Is there a web address where we can see some of your work?
The Cloud Seekers is at http://thecloudseekers.com/ and my other writings are at http://robertlcalixto.weebly.com/
What are you working on now?
I am currently working on the drafts of another children's book called "The Earth is a Taco." I'm also finalizing the draft of the Cloud Seekers' second book of the series, called "Meet the Cloud Seekers." When I worte The Cloud Seekers, I wrote eight stories. My original goal was to publish them all at the same time, as a series. But with time and financial restraints, it'll have to be one at a time. I can't wait for all of them to see the light of day.
What advice do you have for someone who likes to write and would like to make a living from it?

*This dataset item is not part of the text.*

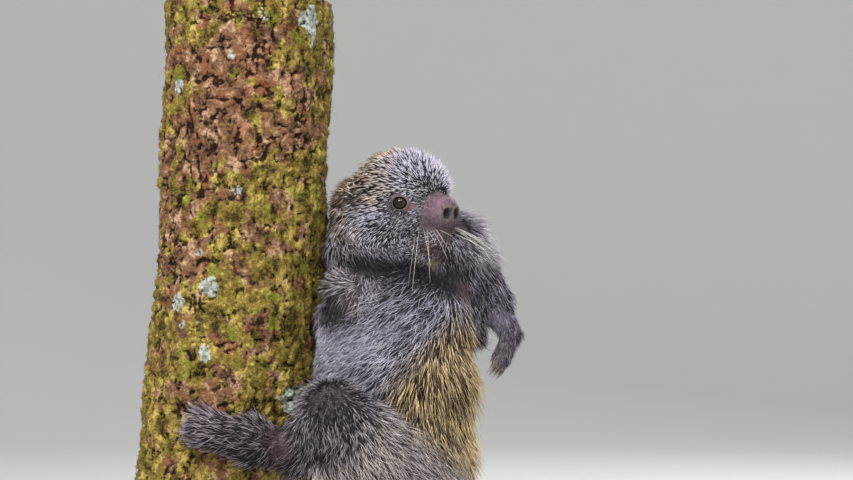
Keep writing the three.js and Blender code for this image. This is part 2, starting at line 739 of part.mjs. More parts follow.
// Colours and finishes, one material for each kind of surface
const finishes = {
  stand: { color: 0x2b2622, roughness: 0.45, metalness: 0 },
  rod: { color: 0x6f7073, roughness: 0.35, metalness: 0.9 },
  bark: { color: 0x6b6440, roughness: 0.95, metalness: 0 },
  coat: { color: 0x5d5651, roughness: 0.85, metalness: 0 },
  quills: { color: 0x8d7b55, roughness: 0.7, metalness: 0 },
  skin: { color: 0x9a6f6f, roughness: 0.6, metalness: 0 },
  eye: { color: 0x1c1210, roughness: 0.08, metalness: 0 },
};
const finishOf = (name) => {
  if (name === "stand_base") return "stand";
  if (name.startsWith("stand_rod")) return "rod";
  if (name === "perch_trunk") return "bark";
  if (name.startsWith("eye")) return "eye";
  if (name === "muzzle" || name.startsWith("ear") || name === "tail_tip") return "skin";
  return name.startsWith("torso") && name !== "torso_chest" ? "quills" : "coat";
};

const porcupine = new THREE.Group();
for (const [name, core] of cores) {
  const finish = new THREE.MeshStandardMaterial(finishes[finishOf(name)]);
  const whole = joined([core, ...(grown.get(name) ?? [])]);
  const mesh = new THREE.Mesh(geometryOf(largest(whole)), finish);
  mesh.name = name;
  porcupine.add(mesh);
}

export default porcupine;
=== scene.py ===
"""A life-size hairy dwarf porcupine on a short mossy trunk, over a plain display stand."""
import logging
import math
from collections.abc import Callable, Sequence
from dataclasses import astuple, dataclass, field, fields
from enum import Enum

import bpy
import numpy as np
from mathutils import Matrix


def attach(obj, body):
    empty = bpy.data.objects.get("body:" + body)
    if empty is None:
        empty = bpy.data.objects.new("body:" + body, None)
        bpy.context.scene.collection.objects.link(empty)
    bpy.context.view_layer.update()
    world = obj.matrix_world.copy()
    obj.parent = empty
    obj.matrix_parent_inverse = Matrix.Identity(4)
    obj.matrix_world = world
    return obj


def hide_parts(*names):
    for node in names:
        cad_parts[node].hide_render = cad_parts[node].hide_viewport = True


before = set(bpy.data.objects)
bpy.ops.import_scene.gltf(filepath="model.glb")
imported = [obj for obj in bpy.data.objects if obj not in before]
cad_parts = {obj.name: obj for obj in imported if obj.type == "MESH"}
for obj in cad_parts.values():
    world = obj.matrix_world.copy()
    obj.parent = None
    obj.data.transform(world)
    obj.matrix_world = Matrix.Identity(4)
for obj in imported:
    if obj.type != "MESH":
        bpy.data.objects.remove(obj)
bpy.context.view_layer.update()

MM = 0.001
# A distance that stands for far away, and how far round a form's box its distance is worked out
FAR = 60.0
BOX_MARGIN = 30.0
# The animal's left and right, and the corners of a cell
SIDES = (1, -1)
CORNERS = tuple(np.ndindex(2, 2, 2))
# The width that one strand takes on the map that its finish is baked on
BAKE_WIDTH = 0.003
UP = np.array([0.0, 0.0, 1.0])
WORLD = np.eye(3)
Array = np.ndarray
Triple = tuple[float, float, float]
Colour = Triple
Material = bpy.types.Material
log = logging.getLogger("porcupine")


# Numbers, vectors and noise
def norm(vectors: Array) -> Array:
    """The length of each vector."""
    return np.linalg.norm(vectors, axis=-1)


def unit(vectors: Array) -> Array:
    """Vectors scaled to length one."""
    return vectors / np.maximum(np.linalg.norm(vectors, axis=-1, keepdims=True), 1e-9)


def smooth(value: Array, low: float, high: float) -> Array:
    """A smooth step from 0 at low to 1 at high."""
    share = np.clip((value - low) / (high - low), 0.0, 1.0)
    return share * share * (3.0 - 2.0 * share)


def lerp(start: Array, end: Array, share: Array) -> Array:
    """The value a share of the way from start to end."""
    return start + (end - start) * share


def point(*numbers: float) -> Array:
    """A point or direction in millimetres."""
    return np.array(numbers, float)


def point_field(*numbers: float) -> Array:
    """A dataclass field that holds a point."""
    return field(default_factory=lambda: point(*numbers))


def srgb(red: int, green: int, blue: int) -> Colour:
    """A linear colour from the usual screen numbers."""
    shares = [channel / 255 for channel in (red, green, blue)]
    return tuple(s / 12.92 if s <= 0.04045 else ((s + 0.055) / 1.055) ** 2.4 for s in shares)


def blend_in(colour: Array, tint: Colour, share: Array) -> Array:
    """Colours drawn towards a tint, by a share for each."""
    return lerp(colour, np.array(tint), share[:, None])


class Noise:
    """Smooth random values in space, the same on every run."""

    SIZE = 32

    def __init__(self, seed: int) -> None:
        """Args:
            seed: picks the pattern.
        """
        self.lattice = np.random.default_rng(seed).random((self.SIZE,) * 3)

    def at(self, points: Array, scale: float) -> Array:
        """Values from -1 to 1.

        Args:
            points: places in millimetres.
            scale: the size of one lump.

        Returns:
            One value for each place.
        """
        places = points / scale + 100.0
        cell = np.floor(places).astype(int)
        share = places - cell
        share = share * share * (3 - 2 * share)
        total = np.zeros(len(points))
        for corner in CORNERS:
            index = (cell + corner) % self.SIZE
            weight = np.prod(np.where(np.array(corner) == 1, share, 1 - share), axis=1)
            total += weight * self.lattice[index[:, 0], index[:, 1], index[:, 2]]
        return 2.0 * total - 1.0

    def layered(self, points: Array, scale: float, octaves: int = 3) -> Array:
        """Noise with finer and fainter layers on top of one another."""
        layers = [self.at(points, scale / 2**i) / 2**i for i in range(octaves)]
        return np.sum(layers, axis=0) / (2 - 2 ** (1 - octaves))


# Rounded forms as fields of distance
@dataclass(frozen=True)
class Ellipsoid:
    """An egg shape with its half sizes along its own axes."""

    centre: Array
    half: Array
    axes: Array = field(default_factory=lambda: WORLD)

    def distance(self, points: Array) -> Array:
        """Rough signed distance, under 0 inside."""
        local = ((points - self.centre) @ self.axes.T) / self.half
        near = norm(local)
        slope = np.maximum(norm(local / self.half), 1e-9)
        return near * (near - 1) / slope

    def box(self) -> tuple[Array, Array]:
        """The lowest and highest corner."""
        reach = np.full(3, float(np.max(self.half)))
        return self.centre - reach, self.centre + reach


@dataclass(frozen=True)
class Bone:
    """A rounded length that tapers from one radius to another."""

    start: Array
    end: Array
    start_radius: float
    end_radius: float

    def share(self, points: Array) -> Array:
        """How far along the length each point lies, from 0 to 1."""
        along = self.end - self.start
        return np.clip(((points - self.start) @ along) / (along @ along), 0.0, 1.0)

    def distance(self, points: Array) -> Array:
        """Signed distance, under 0 inside."""
        share = self.share(points)
        nearest = self.start + share[:, None] * (self.end - self.start)
        radius = lerp(self.start_radius, self.end_radius, share)
        return norm(points - nearest) - radius

    def box(self) -> tuple[Array, Array]:
        """The lowest and highest corner."""
        radius = max(self.start_radius, self.end_radius)
        return np.minimum(self.start, self.end) - radius, np.maximum(self.start, self.end) + radius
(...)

First learn as much as you can about writing and the publishing industry. Knowing which direction to take helps you focus on your destination. And that destination is your finished manuscript. Once you're finished, the second challenge is to get it published. Then onto the next project. Remember that from one project to the next you'll grow, you'll evolve, you'll improve. Most people never get the first book done because they think everything has to be perfect. "Life is an inevitable process of growth and transformation," I once read. There's a lot to be said for having a 'body of work'. I mean, I love writing children's books. I'd say it's my favourite genre, but I also have many other book projects in the works which are not only for children. I can't wait to get those done too.
How do you set about publicising and selling your work?
The way I see it, marketing is the second half of any of my book projects. Afte ryou've come up with your finished product, whether it's self or traditionally published, you still have to promote it. I love the challenges of marketing your own art. I think it is a lot of fun. I plan to do book signings, radio or tv interviews, cable advertising, school presentations and readings, and lots and lots of internet marketing. sharing your art is like sharing your light with the world!